Lo irónico de este intervencionismo de los bancos centrales es que, más allá de la aportación de liquidez durante unos pocos meses en el 2008, ha sido ineficaz para la economía real. El éxito de la política monetaria es asimétrico, y cuando se enfrenta a una crisis financiera su mecanismo de transmisión no funciona porque se lo impide la acumulación previa de deuda. Además, el llamado efecto riqueza, al que los economistas tenían gran cariño, se ha demostrado irrisorio.

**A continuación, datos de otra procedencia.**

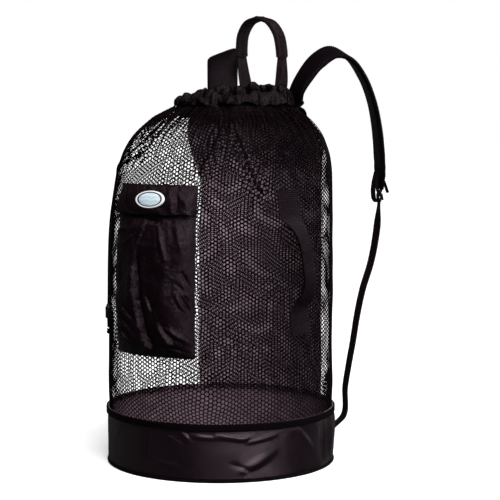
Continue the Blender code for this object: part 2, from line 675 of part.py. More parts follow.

El objetivo debe seguir siendo la reducción de la deuda, pública y privada, pero la política monetaria lo está impidiendo. Los políticos confían en que, si esperan, el crecimiento de la economía reducirá el nivel de endeudamiento y les evitará tomar medidas que pongan en riesgo su reelección. El problema es que cuanto más crezca la deuda, más tendremos que crecer para poder repagarla; peor aún: como a partir de unos umbrales de endeudamiento el crecimiento de una economía se resiente significativamente, se está creando un círculo vicioso, una espiral hacia el default. España ya ha superado dichos umbrales, tanto en el sector público como en el privado. Asimismo, para crecer más debemos realizar profundas reformas y aumentar la flexibilidad de nuestras economías, precisamente aquello que esquivan nuestros gobernantes, consentidos y mimados por la actuación de los bancos centrales. Me cuesta creer, por tanto, que vayamos a salir de esta trampa de deuda creciendo.

Eliminar los incentivos para la reducción de la deuda y para la aplicación de reformas no ha sido buena idea. Sostener los mercados de forma artificial tampoco lo es. Sufriremos una vez más el daño causado por el intervencionismo de la élite arrogante, y la élite arrogante volverá, con desparpajo, a culpar al libre mercado.